Olefin Polymerization with Supported Catalysts as an Exercise in Nanotechnology

Research concerning polyolefin synthesis is often focused on the particular catalyst being used, and the importance of the support material is generally not fully appreciated. Only a few common inorganic carriers, such as SiO2 or MgCl2, are typically described in literature, with new developments in support materials rarely found. Acknowledging this lack in fundamental research on support materials, numerous cases in which the catalyst support, particularly organic nanoparticles, plays a critical role in the formation of polyolefins are described. Here, new organic supports for both Ziegler–Natta and metallocene catalysts are described under the same conditions used for inorganic supports.
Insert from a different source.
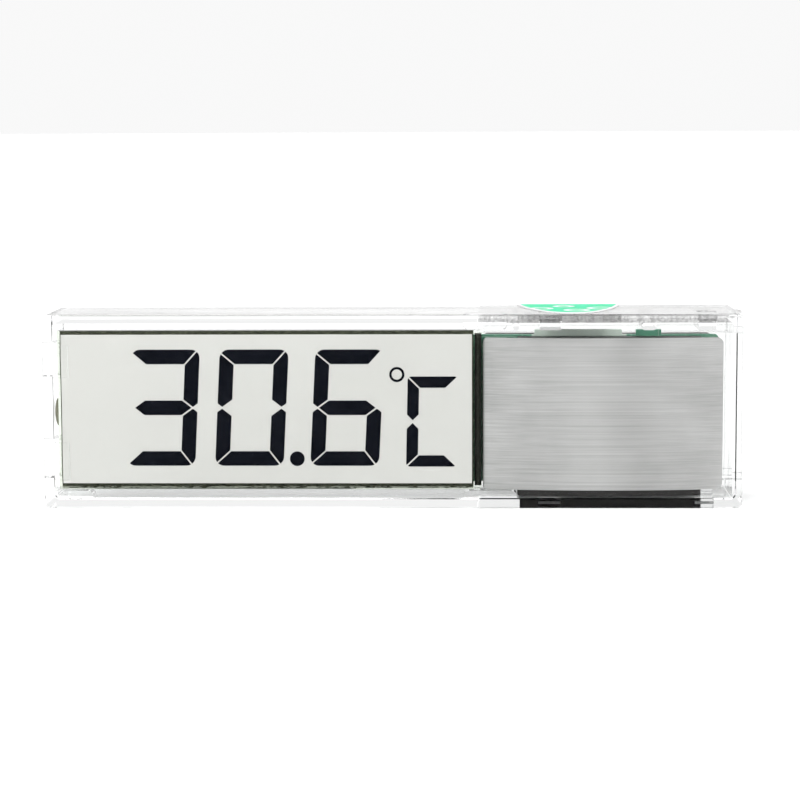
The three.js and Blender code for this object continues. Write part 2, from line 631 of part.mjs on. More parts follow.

In these cases, similarly high activities can be achieved, while also offering additional features based on designed polymer architectures which inorganic supports cannot provide. These features produce polyolefin fibers and core–shell structures directly from the reactor. Due to the broad synthetic variety, nanoparticles can be optimized for morphology control of the polyolefin products, such as shape and bulk density. The introduction of nucleophilic groups can further improve the binding strength between the catalyst and the support. For the design of new support systems, many of the central concepts found in nanotechnology (e.g., size control, surface properties, or nanoparticle interactions) are extremely important, and it is surprising how much modern nanotechnology has to offer such a mature field as polyolefin synthesis.